The 27-year-old mom had suffered from frequent headaches – about three times a week since she was 16, she says – but this was a completely new level of agony.
“It was the most intense headache I’ve ever had in my life,” Anna, who was 26 weeks pregnant at the time, says. “It felt like a balloon was filling with tar in my head.”
The pain was so intense that she began sweating and vomiting. Then, as her husband Nate called 911, the Zeeland, Michigan, mom realized she couldn’t move the left side of her body.
“From that moment on, I don’t remember anything,” she says.
An ambulance arrived and Anna was rushed to the nearest hospital, where a CT scan identified a ruptured brain aneurysm.
An aneurysm is a ballooning of a blood vessel in the brain. When an aneurysm ruptures it releases blood into the spaces around the brain, which can cause a life-threatening stroke.
“About 50 percent of patients who have a ruptured brain aneurysm don’t even make it to the hospital alive,” explains Dr. Justin Singer, Director of Vascular Neurosurgery at Spectrum Health. “Of the 50 percent of those patients that do survive, another 30-50 percent don’t recover to their previous level of health and function.”
After Anna’s aneurysm was identified, she was rushed to Spectrum Health where she was treated by Dr. Singer. Singer says he felt deeply affected by Anna’s case, as she is about the same age as his wife, who was 24 weeks pregnant at the time.
By the time Anna reached Dr. Singer, she was lucky to be alive – but still in a condition that threatened not just her life, but also the life of her unborn child.
A maternal fetal specialist joined the case and together Anna’s medical team and family decided that a brain surgery to insert a clip that would isolate the aneurysm from the circulatory system so it could be removed was the best treatment option.
“I know if my wife was in that position I would want the most definitive treatment option that poses the least risk to the baby,” Dr. Singer tells PEOPLE. “And that’s surgery so that’s what I advised them to do.”
While Anna was in surgery, Nate continued to ask for prayers on Facebook, as he had been doing since the first ambulance ride.
“Hundreds if not thousands of people started praying for us all around the world,” Anna says.
Twenty hours after the nightmarish episode began Anna emerged from the successful surgery. After a day and night of worrying that Anna could suffer lasting effects from the stroke, Nate was elated to find that “she was completely back to herself,” the 33-year-old says.
Anna remained in the hospital so that doctors could look out for vasospasms, a common complication of a brain aneurysm that limits blood flow within the brain and can cause stroke-like symptoms, paralysis or death.
Anna was treated for severe vasospasms and after 18 days she was released from the hospital. “It was so good to be home with our little family again we finally went apple picking and all of the normal fun fall activities,” she says.

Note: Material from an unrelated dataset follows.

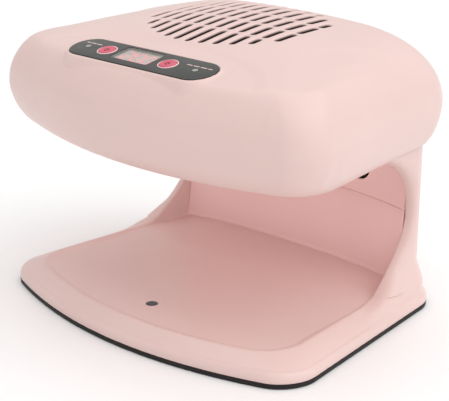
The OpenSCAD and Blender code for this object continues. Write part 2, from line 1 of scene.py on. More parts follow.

The rest of the pregnancy went smoothly and on December 30, Anna and Nate welcomed a healthy baby boy they named Hudson.
“We were just praying that Hudson wouldn’t suffer any effects from the surgery and as far as we can tell he is one perfectly health little boy,” she says.
Still, Anna says she can’t help but feel overwhelmed with emotion when she thinks about all she and Hudson have been through together.
“The first couple of days after Hudson was born, he and I would look at each other and make eye contact and I would just start crying knowing everything we’ve been through together,” she says. “We both knew God got us through this huge miracle.”
Dr. Singer and his wife welcomed a baby girl they named Jordyn the following week and the two families have already gotten together for a play date.
Despite the grim statistics, Anna has only discovered two changes since the surgery. She was thrilled to find that her headaches stopped completely, and less thrilled to learn she has begun snoring. All things considered, she says, even that feels like a blessing.
“My husband is totally fine with the snoring considering that of all the possible outcomes I’m here and alive,” she says.